◆ **PROBLEM TO WORK ON**: Write out the entries below once more, exactly.

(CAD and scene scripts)

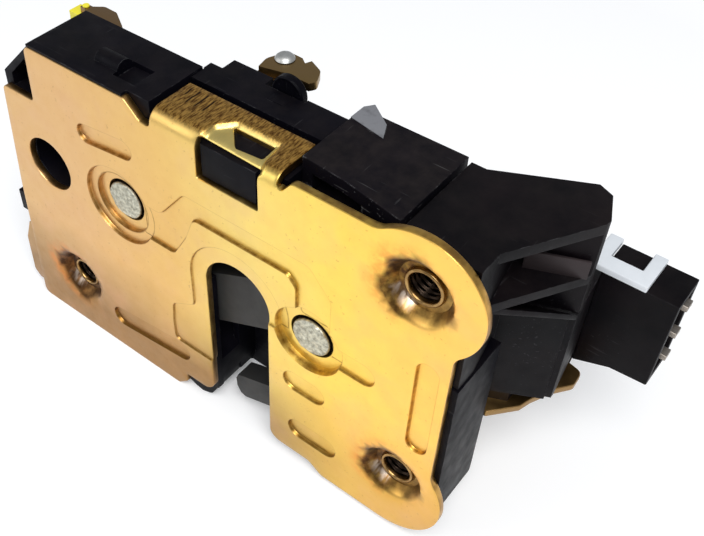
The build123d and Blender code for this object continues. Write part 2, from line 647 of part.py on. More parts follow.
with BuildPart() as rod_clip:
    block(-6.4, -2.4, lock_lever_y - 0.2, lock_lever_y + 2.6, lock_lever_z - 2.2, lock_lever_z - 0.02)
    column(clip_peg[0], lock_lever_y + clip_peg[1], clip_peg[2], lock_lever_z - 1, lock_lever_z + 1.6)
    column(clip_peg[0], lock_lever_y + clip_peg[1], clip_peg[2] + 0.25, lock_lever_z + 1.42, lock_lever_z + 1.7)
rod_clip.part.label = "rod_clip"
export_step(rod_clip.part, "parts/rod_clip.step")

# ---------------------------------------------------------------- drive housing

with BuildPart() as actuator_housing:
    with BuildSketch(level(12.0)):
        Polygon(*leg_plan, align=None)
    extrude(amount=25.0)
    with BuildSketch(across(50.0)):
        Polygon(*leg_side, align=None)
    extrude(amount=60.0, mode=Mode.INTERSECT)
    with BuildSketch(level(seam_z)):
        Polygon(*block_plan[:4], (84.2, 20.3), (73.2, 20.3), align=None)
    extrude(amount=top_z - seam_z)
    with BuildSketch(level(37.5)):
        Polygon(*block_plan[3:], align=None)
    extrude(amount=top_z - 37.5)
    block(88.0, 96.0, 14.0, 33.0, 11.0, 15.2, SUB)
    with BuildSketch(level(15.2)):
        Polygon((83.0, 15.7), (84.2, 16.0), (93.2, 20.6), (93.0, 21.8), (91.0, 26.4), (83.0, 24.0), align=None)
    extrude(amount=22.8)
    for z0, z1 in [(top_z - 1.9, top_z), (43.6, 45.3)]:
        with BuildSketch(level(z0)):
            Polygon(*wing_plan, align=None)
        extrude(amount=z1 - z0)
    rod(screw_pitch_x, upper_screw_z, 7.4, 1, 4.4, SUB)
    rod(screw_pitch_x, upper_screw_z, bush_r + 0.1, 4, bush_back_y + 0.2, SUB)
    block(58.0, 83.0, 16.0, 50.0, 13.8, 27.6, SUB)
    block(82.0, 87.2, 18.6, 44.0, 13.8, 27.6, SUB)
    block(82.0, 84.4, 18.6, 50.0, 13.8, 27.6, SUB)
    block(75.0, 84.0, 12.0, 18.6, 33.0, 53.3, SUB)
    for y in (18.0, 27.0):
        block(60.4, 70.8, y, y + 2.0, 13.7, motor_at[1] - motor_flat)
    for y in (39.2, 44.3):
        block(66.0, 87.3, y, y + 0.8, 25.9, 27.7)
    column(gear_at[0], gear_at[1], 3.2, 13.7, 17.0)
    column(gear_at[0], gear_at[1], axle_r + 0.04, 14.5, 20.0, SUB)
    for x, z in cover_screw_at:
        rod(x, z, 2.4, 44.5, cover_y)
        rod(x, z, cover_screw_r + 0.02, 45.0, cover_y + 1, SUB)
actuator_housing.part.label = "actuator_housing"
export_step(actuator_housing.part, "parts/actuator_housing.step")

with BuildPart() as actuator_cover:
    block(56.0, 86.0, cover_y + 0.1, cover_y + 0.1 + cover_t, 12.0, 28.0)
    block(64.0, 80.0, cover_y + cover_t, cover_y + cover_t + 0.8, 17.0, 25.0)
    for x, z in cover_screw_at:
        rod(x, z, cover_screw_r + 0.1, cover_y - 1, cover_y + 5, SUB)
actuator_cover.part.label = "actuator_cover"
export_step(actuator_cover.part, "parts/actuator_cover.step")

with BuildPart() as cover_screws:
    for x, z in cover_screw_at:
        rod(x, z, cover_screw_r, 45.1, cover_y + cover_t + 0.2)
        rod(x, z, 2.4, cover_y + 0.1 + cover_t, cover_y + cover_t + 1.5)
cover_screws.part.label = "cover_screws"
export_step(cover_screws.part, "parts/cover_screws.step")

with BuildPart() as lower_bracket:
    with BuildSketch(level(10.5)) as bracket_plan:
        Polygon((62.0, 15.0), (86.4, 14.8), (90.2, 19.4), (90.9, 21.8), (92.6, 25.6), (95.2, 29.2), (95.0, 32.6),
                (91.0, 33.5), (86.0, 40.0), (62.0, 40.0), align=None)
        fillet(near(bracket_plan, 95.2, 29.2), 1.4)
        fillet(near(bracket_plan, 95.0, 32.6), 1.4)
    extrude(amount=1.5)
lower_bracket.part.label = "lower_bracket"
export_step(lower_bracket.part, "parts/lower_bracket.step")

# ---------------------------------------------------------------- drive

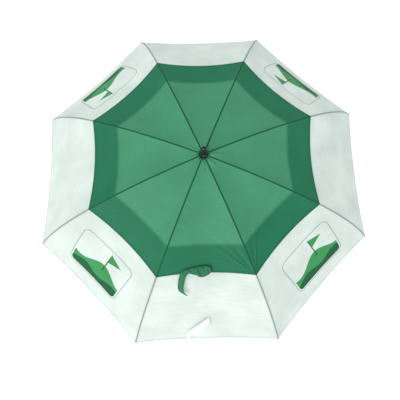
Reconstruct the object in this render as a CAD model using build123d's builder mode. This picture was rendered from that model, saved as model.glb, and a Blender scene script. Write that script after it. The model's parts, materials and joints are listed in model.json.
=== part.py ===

◆ **OUTPUT FOR THIS TASK**:
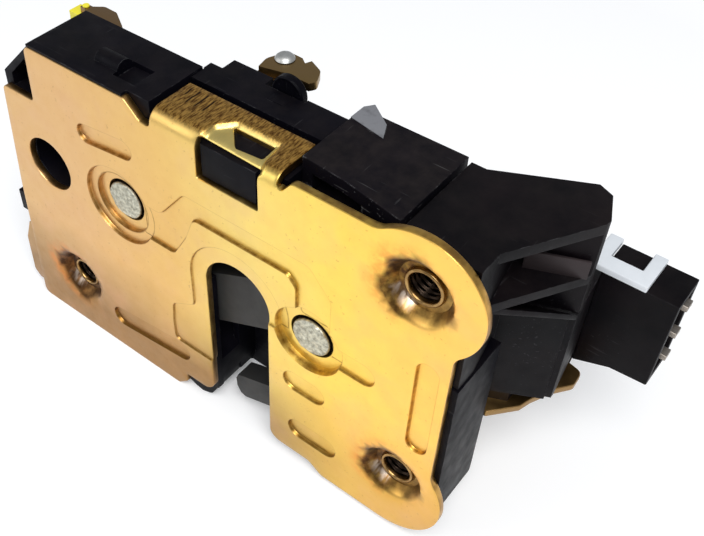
The build123d and Blender code for this object continues. Write part 2, from line 647 of part.py on. More parts follow.
with BuildPart() as rod_clip:
    block(-6.4, -2.4, lock_lever_y - 0.2, lock_lever_y + 2.6, lock_lever_z - 2.2, lock_lever_z - 0.02)
    column(clip_peg[0], lock_lever_y + clip_peg[1], clip_peg[2], lock_lever_z - 1, lock_lever_z + 1.6)
    column(clip_peg[0], lock_lever_y + clip_peg[1], clip_peg[2] + 0.25, lock_lever_z + 1.42, lock_lever_z + 1.7)
rod_clip.part.label = "rod_clip"
export_step(rod_clip.part, "parts/rod_clip.step")

# ---------------------------------------------------------------- drive housing

with BuildPart() as actuator_housing:
    with BuildSketch(level(12.0)):
        Polygon(*leg_plan, align=None)
    extrude(amount=25.0)
    with BuildSketch(across(50.0)):
        Polygon(*leg_side, align=None)
    extrude(amount=60.0, mode=Mode.INTERSECT)
    with BuildSketch(level(seam_z)):
        Polygon(*block_plan[:4], (84.2, 20.3), (73.2, 20.3), align=None)
    extrude(amount=top_z - seam_z)
    with BuildSketch(level(37.5)):
        Polygon(*block_plan[3:], align=None)
    extrude(amount=top_z - 37.5)
    block(88.0, 96.0, 14.0, 33.0, 11.0, 15.2, SUB)
    with BuildSketch(level(15.2)):
        Polygon((83.0, 15.7), (84.2, 16.0), (93.2, 20.6), (93.0, 21.8), (91.0, 26.4), (83.0, 24.0), align=None)
    extrude(amount=22.8)
    for z0, z1 in [(top_z - 1.9, top_z), (43.6, 45.3)]:
        with BuildSketch(level(z0)):
            Polygon(*wing_plan, align=None)
        extrude(amount=z1 - z0)
    rod(screw_pitch_x, upper_screw_z, 7.4, 1, 4.4, SUB)
    rod(screw_pitch_x, upper_screw_z, bush_r + 0.1, 4, bush_back_y + 0.2, SUB)
    block(58.0, 83.0, 16.0, 50.0, 13.8, 27.6, SUB)
    block(82.0, 87.2, 18.6, 44.0, 13.8, 27.6, SUB)
    block(82.0, 84.4, 18.6, 50.0, 13.8, 27.6, SUB)
    block(75.0, 84.0, 12.0, 18.6, 33.0, 53.3, SUB)
    for y in (18.0, 27.0):
        block(60.4, 70.8, y, y + 2.0, 13.7, motor_at[1] - motor_flat)
    for y in (39.2, 44.3):
        block(66.0, 87.3, y, y + 0.8, 25.9, 27.7)
    column(gear_at[0], gear_at[1], 3.2, 13.7, 17.0)
    column(gear_at[0], gear_at[1], axle_r + 0.04, 14.5, 20.0, SUB)
    for x, z in cover_screw_at:
        rod(x, z, 2.4, 44.5, cover_y)
        rod(x, z, cover_screw_r + 0.02, 45.0, cover_y + 1, SUB)
actuator_housing.part.label = "actuator_housing"
export_step(actuator_housing.part, "parts/actuator_housing.step")

with BuildPart() as actuator_cover:
    block(56.0, 86.0, cover_y + 0.1, cover_y + 0.1 + cover_t, 12.0, 28.0)
    block(64.0, 80.0, cover_y + cover_t, cover_y + cover_t + 0.8, 17.0, 25.0)
    for x, z in cover_screw_at:
        rod(x, z, cover_screw_r + 0.1, cover_y - 1, cover_y + 5, SUB)
actuator_cover.part.label = "actuator_cover"
export_step(actuator_cover.part, "parts/actuator_cover.step")

with BuildPart() as cover_screws:
    for x, z in cover_screw_at:
        rod(x, z, cover_screw_r, 45.1, cover_y + cover_t + 0.2)
        rod(x, z, 2.4, cover_y + 0.1 + cover_t, cover_y + cover_t + 1.5)
cover_screws.part.label = "cover_screws"
export_step(cover_screws.part, "parts/cover_screws.step")

with BuildPart() as lower_bracket:
    with BuildSketch(level(10.5)) as bracket_plan:
        Polygon((62.0, 15.0), (86.4, 14.8), (90.2, 19.4), (90.9, 21.8), (92.6, 25.6), (95.2, 29.2), (95.0, 32.6),
                (91.0, 33.5), (86.0, 40.0), (62.0, 40.0), align=None)
        fillet(near(bracket_plan, 95.2, 29.2), 1.4)
        fillet(near(bracket_plan, 95.0, 32.6), 1.4)
    extrude(amount=1.5)
lower_bracket.part.label = "lower_bracket"
export_step(lower_bracket.part, "parts/lower_bracket.step")

# ---------------------------------------------------------------- drive

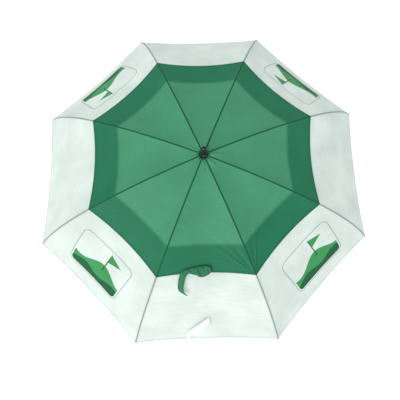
Reconstruct the object in this render as a CAD model using build123d's builder mode. This picture was rendered from that model, saved as model.glb, and a Blender scene script. Write that script after it. The model's parts, materials and joints are listed in model.json.
=== part.py ===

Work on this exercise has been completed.